§ GIVEN DATA
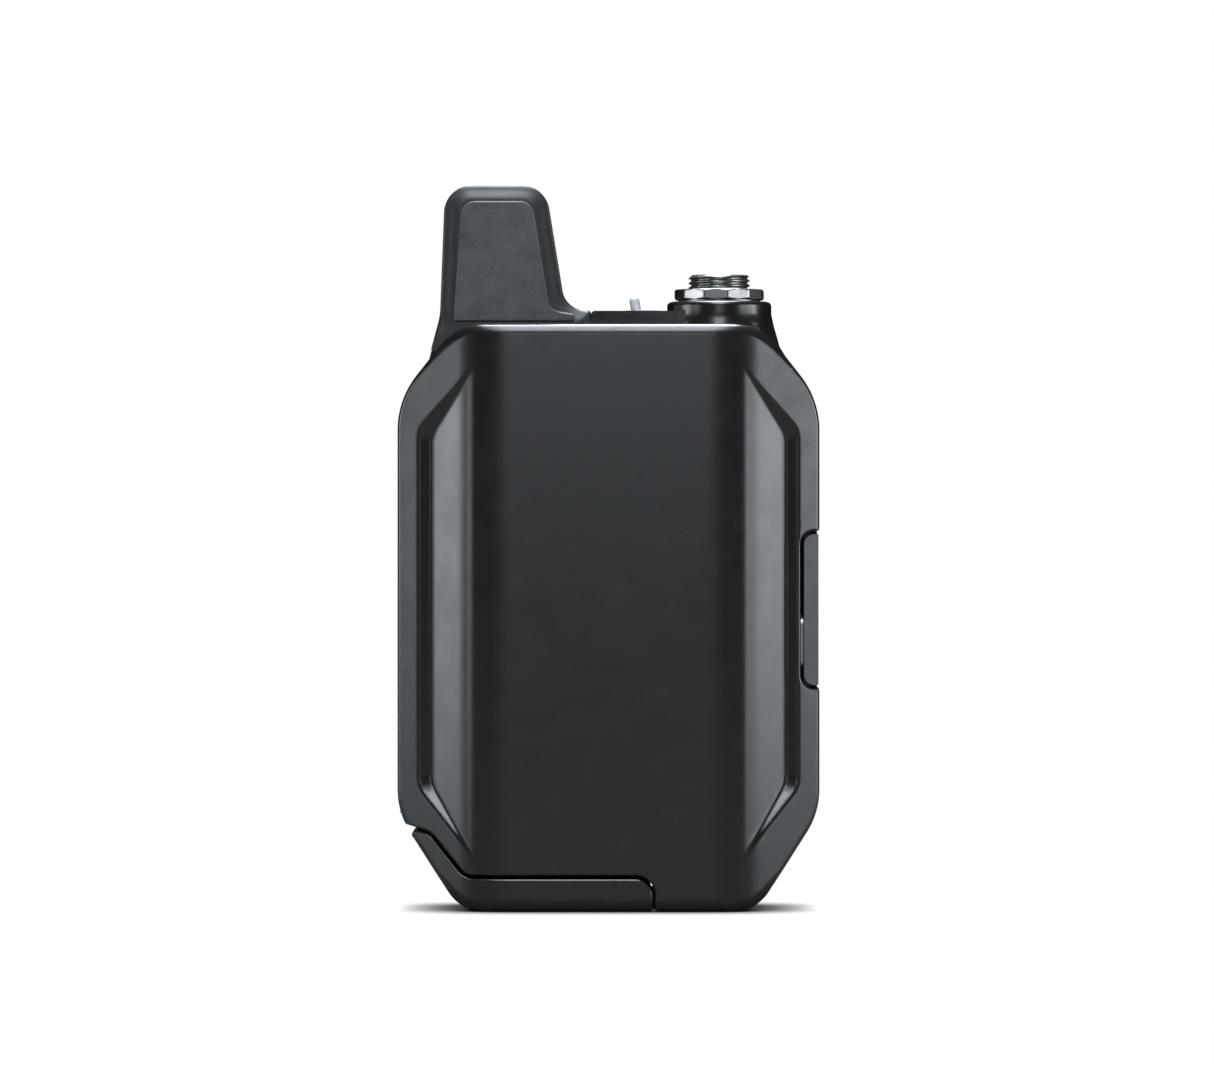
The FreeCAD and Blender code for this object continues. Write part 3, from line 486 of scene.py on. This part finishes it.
def front_y(points, gaps):
    """The cover's and door's front, with their outer rim and the edges of the seam rounded."""
    z = points[:, 1]
    rim_radius = RIM_RADIUS + RIM_TOP_EXTRA * eased_step(z, 82, 89) + RIM_LOW_EXTRA * eased_step(-z, -7, -1)
    rim = rolled(distance(points, BODY_OUTLINE), rim_radius)
    return FRONT + relief(points) + np.maximum(rim, rolled(gaps, SEAM_RADIUS))


def back_y(points, gaps):
    rim = rolled(distance(points, BODY_OUTLINE), BACK_RADIUS)
    return BACK - np.maximum(rim, rolled(gaps, SEAM_RADIUS))


def level(y, radius, way):
    """A flat face at y whose edge is rounded; way is +1 where the edge falls towards +Y."""
    return lambda points, gaps: y + way * rolled(gaps, radius)


# ---------------------------------------------------------------- casing
COVER_XS = bands((-31, -20, 0.3), (-20, -15, 0.5), (-15, 15, 1.5), (15, 20, 0.5), (20, 31.1, 0.3))
COVER_ZS = bands((0.6, 12, 0.6), (12, 32, 0.3), (32, 62, 0.9), (62, 84, 0.3), (84, 90, 0.6))
RIM_INSETS = (0.62, 0.82, 1.05, 1.35, 1.75)


def cavity():
    """The room inside the casing."""
    outline = grown(rounded(BODY_CORNERS, 1.2), -WALL)
    places = lattice(bands((-30, 30, 1.2)), bands((2, 88, 2.0)))
    return block("cavity", outline,
                 lambda points, gaps: FRONT + WALL + relief(points),
                 level(BACK - WALL, 0.3, -1), places, places)


def front_cover():
    """Cover with its two openings, for the battery door and for the side insert."""
    outline = clipped(BODY_OUTLINE, grown(rounded(DOOR_CORNERS), DOOR_GAP), keep_inside=False, radius=0.8)
    low = INSERT_LOW_Z - INSERT_GAP
    high = INSERT_HIGH_Z + INSERT_GAP
    left = INSERT_X - INSERT_GAP
    notch = rounded([(OUTSIDE_X, low, 0.0), (OUTSIDE_X, high, 0.0),
                     (left, high, INSERT_CORNER_RADIUS), (left, low, INSERT_CORNER_RADIUS)], 0.3)
    outline = clipped(outline, notch, keep_inside=False, radius=0.5)
    places = np.vstack([lattice(COVER_XS, COVER_ZS)] + edge_rows(outline, RIM_INSETS))
    made = block("front_cover_shell", outline, front_y, level(COVER_BACK, 0.12, -1), places,
                 lattice(bands((-31, 31, 3.0)), bands((1, 90, 3.0))))
    carve(made, cavity())
    smooth(made)
    return made


def battery_door():
    """Door with its hinge knuckles, the ribs beside the battery's pad and the finger that the bolt enters."""
    outline = clipped(BODY_OUTLINE, rounded(DOOR_CORNERS), keep_inside=True, radius=0.6)
    places = lattice(bands((-31, 7, 0.4)), bands((0.3, 14, 0.35)))
    places = np.vstack([places] + edge_rows(outline, RIM_INSETS[:3]))
    made = block("battery_door_shell", outline, front_y, back_y, places, places)
    lug_room = cuboid((2.6, LUG_LOW_Y, -1.0), (8.0, LUG_HIGH_Y, 4.0))
    carve(made, cavity(), lug_room)
    knuckles = [knuckle(-KNUCKLE_END_Y, LUG_LOW_Y), knuckle(LUG_HIGH_Y, KNUCKLE_END_Y)]
    pad_low, pad_high = extent("battery_pad")
    ribs = [cuboid((-19.0, y, 1.0), (-3.0, y + 1.2, pad_low.z)) for y in (pad_low.y, pad_high.y - 1.2)]
    finger = cuboid((-29.0, 0.0, 9.6), (-27.5, 2.4, 14.2))
    carve(finger, bolt_hole())
    add(made, *knuckles, *ribs, finger)
    smooth(made)
    return made


def bolt_hole():
    """Rod that leaves room for the lock's bolt, right through the finger."""
    sides = 32
    points = []
    for y in (-1.0, 3.4):
        for step in range(sides):
            angle = 2 * math.pi * step / sides
            points.append((LOCK_BOLT_X + BOLT_HOLE_RADIUS * math.cos(angle), y,
                           LOCK_BOLT_Z + BOLT_HOLE_RADIUS * math.sin(angle)))
    faces = [list(range(sides)), list(reversed(range(sides, 2 * sides)))]
    for step in range(sides):
        after = (step + 1) % sides
        faces.append([step, step + sides, after + sides, after])
    return new_object("bolt_hole", points, faces)


def knuckle(low_y, high_y):
    profile = [(HINGE_PIN_ROOM, low_y), (KNUCKLE_RADIUS, low_y),
               (KNUCKLE_RADIUS, high_y), (HINGE_PIN_ROOM, high_y)]
    return lathe("knuckle", profile, (DOOR_HINGE_X, 0, DOOR_HINGE_Z), 32, axis="y")


# ---------------------------------------------------------------- antenna
def antenna_front_shell():
    """Front half of the antenna: a narrow round rim, a sloping band, and a recess for the face panel."""
    full = rounded(ANTENNA_CORNERS, 0.3)
    outline = clipped(full, grown(BODY_OUTLINE, 0.02), keep_inside=False, radius=0.5)

    def front(points, gaps):
        gap = distance(points, full)
        band = 0.55 * (1 - eased_step(gap, 0.3, 2.3)) * eased_step(points[:, 1], 88.0, 93.5)
        return ANTENNA_FRONT + band + np.maximum(rolled(gap, 0.5), rolled(gaps, 0.15))

    places = np.vstack([lattice(bands((-28, -2.5, 0.6)), bands((84, 112, 0.6)))]
                       + edge_rows(outline, (0.62, 0.85, 1.1, 1.4, 1.8, 2.2)))
    made = block("antenna_front_half", outline, front, level(ANTENNA_SPLIT, 0.08, -1), places,
                 lattice(bands((-28, -2.5, 2.0)), bands((84, 112, 2.0))))
    middle = lattice([-15.0], [100.0])
    recess = block("recess", rounded(PANEL_CORNERS, 0.25), level(ANTENNA_FRONT - 2, 0.0, 1),
                   level(ANTENNA_FRONT + PANEL_RECESS, 0.0, -1), middle, middle)
    carve(made, recess)
    smooth(made)
    return made


def antenna_face_panel():
    outline = grown(rounded(PANEL_CORNERS, 0.25), -PANEL_GAP)
    low, high = extent("antenna_face_panel")
    places = lattice(bands((-24, -4, 0.7)), bands((91, 110, 0.7)))
    places = np.vstack([places] + edge_rows(outline, (0.6, 0.8)))
    made = block("antenna_face", outline, level(low.y, 0.28, 1), level(high.y, 0.05, -1), places,
                 lattice(bands((-24, -4, 2.0)), bands((91, 110, 2.0))))
    smooth(made)
    return made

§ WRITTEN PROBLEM
Copy out the listing above, line by line and exactly, from its first line to the line holding "level(BACK - WALL, 0.3, -1), places, places)", inclusive.

§ FINISHED TASK
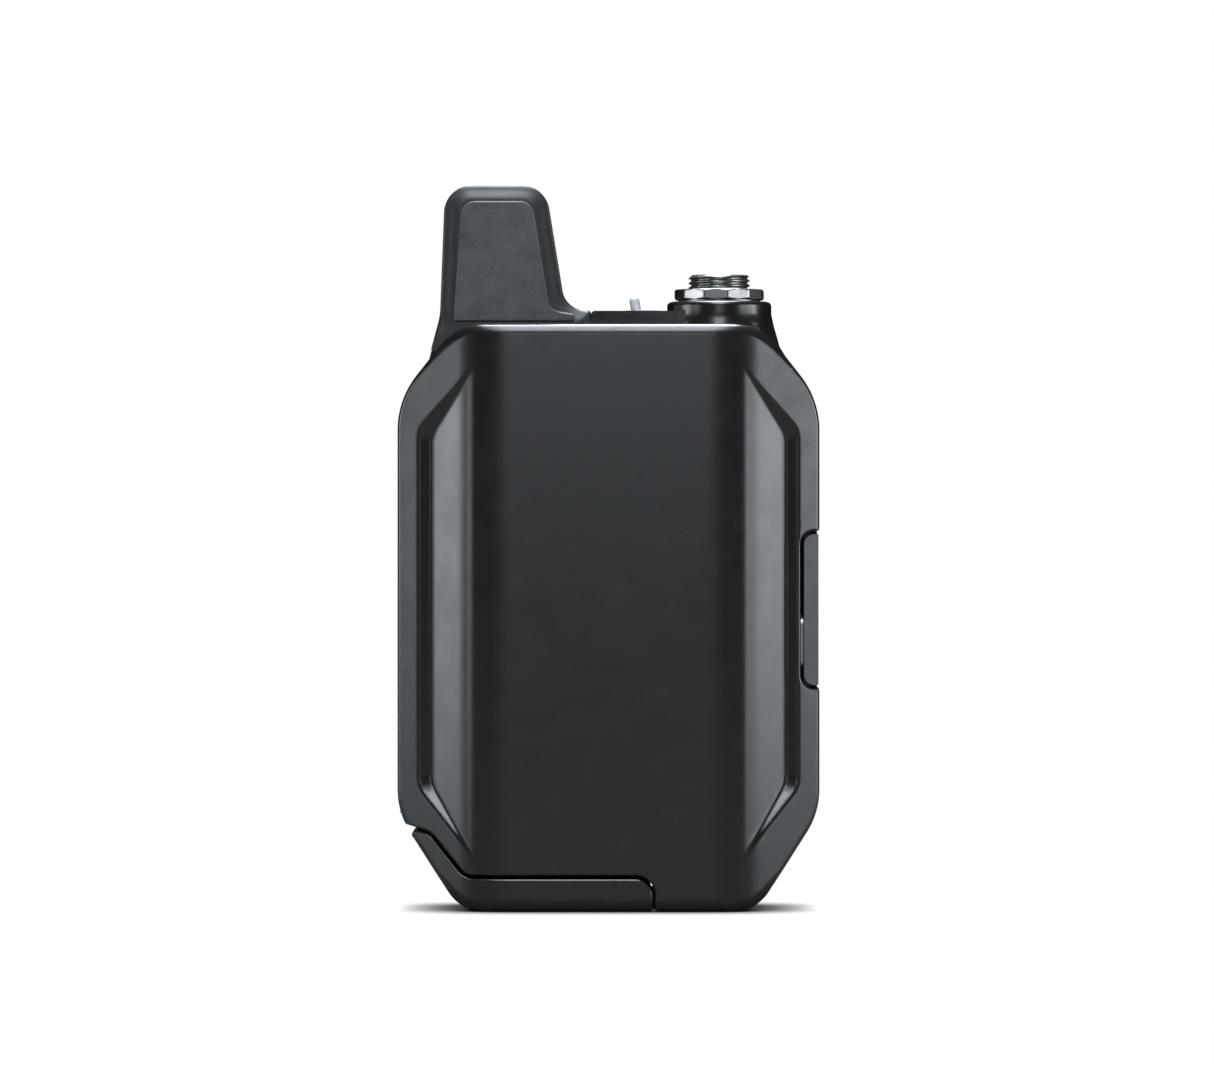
The FreeCAD and Blender code for this object continues. Write part 3, from line 486 of scene.py on. This part finishes it.
def front_y(points, gaps):
    """The cover's and door's front, with their outer rim and the edges of the seam rounded."""
    z = points[:, 1]
    rim_radius = RIM_RADIUS + RIM_TOP_EXTRA * eased_step(z, 82, 89) + RIM_LOW_EXTRA * eased_step(-z, -7, -1)
    rim = rolled(distance(points, BODY_OUTLINE), rim_radius)
    return FRONT + relief(points) + np.maximum(rim, rolled(gaps, SEAM_RADIUS))


def back_y(points, gaps):
    rim = rolled(distance(points, BODY_OUTLINE), BACK_RADIUS)
    return BACK - np.maximum(rim, rolled(gaps, SEAM_RADIUS))


def level(y, radius, way):
    """A flat face at y whose edge is rounded; way is +1 where the edge falls towards +Y."""
    return lambda points, gaps: y + way * rolled(gaps, radius)


# ---------------------------------------------------------------- casing
COVER_XS = bands((-31, -20, 0.3), (-20, -15, 0.5), (-15, 15, 1.5), (15, 20, 0.5), (20, 31.1, 0.3))
COVER_ZS = bands((0.6, 12, 0.6), (12, 32, 0.3), (32, 62, 0.9), (62, 84, 0.3), (84, 90, 0.6))
RIM_INSETS = (0.62, 0.82, 1.05, 1.35, 1.75)


def cavity():
    """The room inside the casing."""
    outline = grown(rounded(BODY_CORNERS, 1.2), -WALL)
    places = lattice(bands((-30, 30, 1.2)), bands((2, 88, 2.0)))
    return block("cavity", outline,
                 lambda points, gaps: FRONT + WALL + relief(points),
                 level(BACK - WALL, 0.3, -1), places, places)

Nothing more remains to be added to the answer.